FOLHA DE SÃO PAULO
CLÓVIS ROSSI
ENVIADO ESPECIAL A MADRI
O grupo financeiro JPMorgan lucrou US$ 5 milhões por hora no primeiro trimestre deste ano. Dá praticamente R$ 9 milhões, o que significa que um trabalhador brasileiro de salário mínimo levaria cerca de 1.500 anos para receber o que um grupo como esse ganha em uma hora.
O JPMorgan não está sozinho em ganhos tão siderais: o Goldman Sachs registrou lucros de pelo menos US$ 25 milhões em cada um dos 63 dias úteis do ano (R$ 44 milhões).
No total, os 14 maiores bancos de investimento tiveram uma receita conjunta de US$ 78,8 bilhões no primeiro trimestre, os melhores números em três anos, apenas US$ 1,2 bilhão abaixo do pico de US$ 80 bilhões registrado no primeiro trimestre de 2007 (antes da eclosão da crise chamada então de crise das “subprimes”).
Para comparação: essa quantia corresponde a 58% de tudo o que os 16 países da zona do euro mais o FMI (Fundo Monetário Internacional) conseguiram mobilizar para impedir a falência da Grécia.
Os números de uma fatia da “alcateia” que ataca sucessivamente diferentes países, para usar expressão do ministro sueco das Finanças, Anders Borg, foram divulgados pelas próprias companhias, em obediência à determinação da SEC (Securities and Exchange Comission), xerife das Bolsas norte-americanas.
É inevitável que lucros tão formidáveis levem a acirrar a guerra já não tão surda entre os governos e os mercados financeiros.
Investigação
O Goldman Sachs, aliás, está sob investigação do Congresso dos Estados Unidos, acusado de fraude com um determinado tipo de produto financeiro. É também suspeito de ter sugerido o mecanismo de maquiagem da dívida pública grega, para que o país pudesse entrar no euro.
A maquiagem só foi revelada em outubro passado, quando o governo conservador que a praticara foi derrotado nas urnas. O novo governo, socialista, expôs os números.
Foi a partir daí que se acelerou notavelmente a crise da Grécia, o que contagiou rapidamente outros países em situação fiscal frágil e acabou chegando perto de se tornar uma crise sistêmica capaz de derrubar o euro.
Os formidáveis lucros dos grandes nomes do mercado aparecem depois que, nos últimos dois anos, governos do mundo todo jogaram a formidável pilha de US$ 11 trilhões, mais de seis vezes tudo o que a economia brasileira produziu em 2009, para evitar o colapso econômico, inclusive dos bancos que só não quebraram graças a subsídios do governo.
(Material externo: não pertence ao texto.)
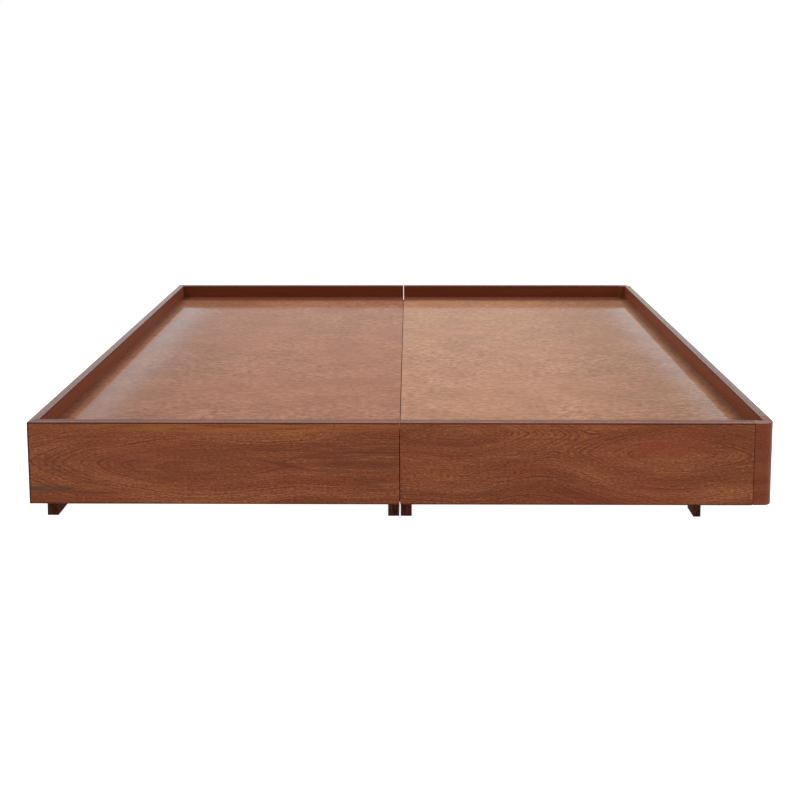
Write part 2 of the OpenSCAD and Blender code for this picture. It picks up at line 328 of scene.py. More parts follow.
# %% [markdown]
# ## Dark arrises, and a top with painted sheen
#
# Two things happen where the faces of a board meet. Stain gathers on the sanded arris and leaves a thin
# dark line along it; along the bottom arris of an upright board the line is painted shade, where shade
# falls under the board. The top edge is painted darker and cooler than the faces, as painted sheen: the
# clear coat over it then shines pale when the light comes in low. Both could be strips of their own, but
# here they are only colour and coat. The distance from the corner, measured round both faces, gives a mask
# a few millimetres wide, and a second mask picks out the top by its height. The second one also sets the
# weight of a clear coat, which the shader lays over the wood.

# %% The places where faces meet
TOP = cad_box[1].z
FACE_Y = cad_box[1].y
END_X = cad_box[1].x
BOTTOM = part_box("head_end_board")[0].z
ARRIS = 0.0042
ARRIS_BROWN = linear(52, 20, 16)
PAINTED_SHEEN_BROWN = linear(52, 36, 38)
SKIN_START, SKIN_END = 0.0012, 0.0004
COAT_ROUGHNESS = 0.12


def painted_sheen_top(finish, colour, amount):
    """(colour, shader sockets) for a board whose top edge is painted darker, as painted sheen, under a clear
    coat.
    """
    top = finish.z.step(TOP - SKIN_START, TOP - SKIN_END) * amount
    sockets = {**LACQUER, "Coat Weight": top, "Coat Roughness": COAT_ROUGHNESS}
    # painted sheen: the top edge is darkened and cooled, so that the coat's highlight reads pale on it
    return finish.mix(top, colour, PAINTED_SHEEN_BROWN), sockets


def arris_line(distance, start=0.6, end=1.0):
    """1 at a corner and 0 beyond the arris, from the distance to the corner."""
    return 1 - distance.step(ARRIS * start, ARRIS * end)


print("boards reach from", round(BOTTOM, 4), "to", round(TOP, 4))


# %% The walnut of an upright board
def upright_walnut(name, grain_axis, outer_face, seed, eyes, marks=(), coat_and_painted_sheen=0.15):
    """Walnut for a board whose outer face lies at outer_face, with its grain along X or Y."""
    finish = Finish(name)
    along, side, reach = (finish.x, finish.y, END_X) if grain_axis == "X" else (finish.y, finish.x, FACE_Y)
    inward = (side - outer_face).size()
    across = finish.z + inward
    colour, relief = veneer_colour(finish, along, across, seed, eyes)
    for centre, size, tint, amount in marks:
        broken = finish.noise(along * 7, across * 150, seed + 29, 2.0).step(0.3, 0.62)
        colour = finish.mix(spot(finish, along, across, centre, size) * broken * amount, colour, tint)
    top_arris = arris_line(TOP - finish.z + inward)
    corner_arris = arris_line(reach - along.size() + inward, 0.8, 1.4)
    # painted shade: the line along the bottom arris stands for shade under the board
    bottom_arris_shade = arris_line(finish.z - BOTTOM + inward)
    colour, extra = painted_sheen_top(finish, colour, coat_and_painted_sheen)
    arris = top_arris.higher_of(corner_arris).higher_of(bottom_arris_shade * 0.7)
    colour = finish.mix(arris * 0.95, colour, ARRIS_BROWN)
    roughness = 0.40 + finish.noise(along * 6, across * 40, seed + 31) * 0.12
    return finish.finish(colour, roughness, relief, GRAIN_RELIEF, extra)


print("the grain runs along each board, and its lines also run lengthwise along the top edge")

# %% The six leaves
MINERAL = linear(62, 50, 34)
GOLD_BAND = ((-0.45, 0.270), (0.75, 0.024), WALNUT_GOLD, 0.5)
DARK_MIDDLE = ((-0.55, 0.170), (0.55, 0.070), linear(94, 46, 26), 0.5)
MINERAL_STREAK = ((-0.97, 0.094), (0.12, 0.010), MINERAL, 0.95)
MINERAL_TAIL = ((-0.86, 0.082), (0.14, 0.007), WALNUT_DARK, 0.7)
DARK_HEART = ((-0.10, 0.185), (0.26, 0.060), linear(84, 38, 24), 0.8)
FLECKS = ((-0.07, 0.101), (0.035, 0.004), linear(50, 30, 20), 0.95)
GOLD_EDGE = ((0.30, 0.270), (0.50, 0.012), WALNUT_GOLD, 0.25)
RED_EYE = ((0.74, 0.210), (0.18, 0.040), WALNUT_RED, 0.5)
RED_PATCH = ((0.36, 0.155), (0.08, 0.025), WALNUT_RED, 0.4)
DARK_CROWN = ((0.15, 0.235), (0.35, 0.050), linear(100, 50, 28), 0.4)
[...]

O mundo político tende a considerar inaceitável que o setor financeiro registre ganhos tão colossais enquanto os mesmos governos que o ajudaram se vejam agora forçados a um regime brutal de emagrecimento, como está ocorrendo na Grécia e vai ocorrer ainda neste ano em Portugal e na Espanha.
Portugal
Portugal, aliás, entrou definitivamente ontem na linha de tiro, a partir do momento em que a agência de classificação de risco Moody’s emitiu nota antecipando um “provável” rebaixamento da nota do país.
Cada vez que uma agência do tipo rebaixa a nota de um país, ele passa a pagar mais para rolar sua dívida.
A Moody’s lembra na nota que o muro de defesa das economias europeias levantada na segunda-feira pela União Europeia/FMI/bancos centrais não significa que os problemas tenham sido superados.
Para agentes de mercado, não foram mesmo, como afirma Philippe Gijsels, chefe de pesquisa do banco BNP Paribas Fortis:
“A dívida ainda está no sistema e, eventualmente, esses problemas surgirão de novo.”
É possível que essa convicção tenha guiado a mudança de humor dos mercados ontem. Depois da euforia da segunda-feira, a terça foi um dia basicamente normal, com as Bolsas oscilando em torno de 1%, para mais ou para menos. O euro perdeu algo do que ganhara na véspera.
Enfim, nada de excepcionalmente negativo, como na semana passada, ou extraordinariamente positivo, como na véspera.
De positivo, apenas o fato de que a Moody’s, no mesmo comunicado, poupa Irlanda, Itália e Espanha: “Não temos planos para rebaixar a classificação de seus títulos em futuro próximo”.
Talvez por isso, a outra novidade do dia também foi neutra: a Itália rolou sem problemas ? 5,5 bilhões em empréstimos a um ano, recebendo, aliás, ofertas pelo dobro desse valor. Pagou mais, é verdade, mas muito pouco mais (0,15%).
Dada a volatilidade nos mercados, a ausência de drama na operação acaba sendo significativa, ainda mais se se considerar que a Itália faz parte, com Portugal, Irlanda e Espanha, do grupo de alto risco nas especulações dos mercados.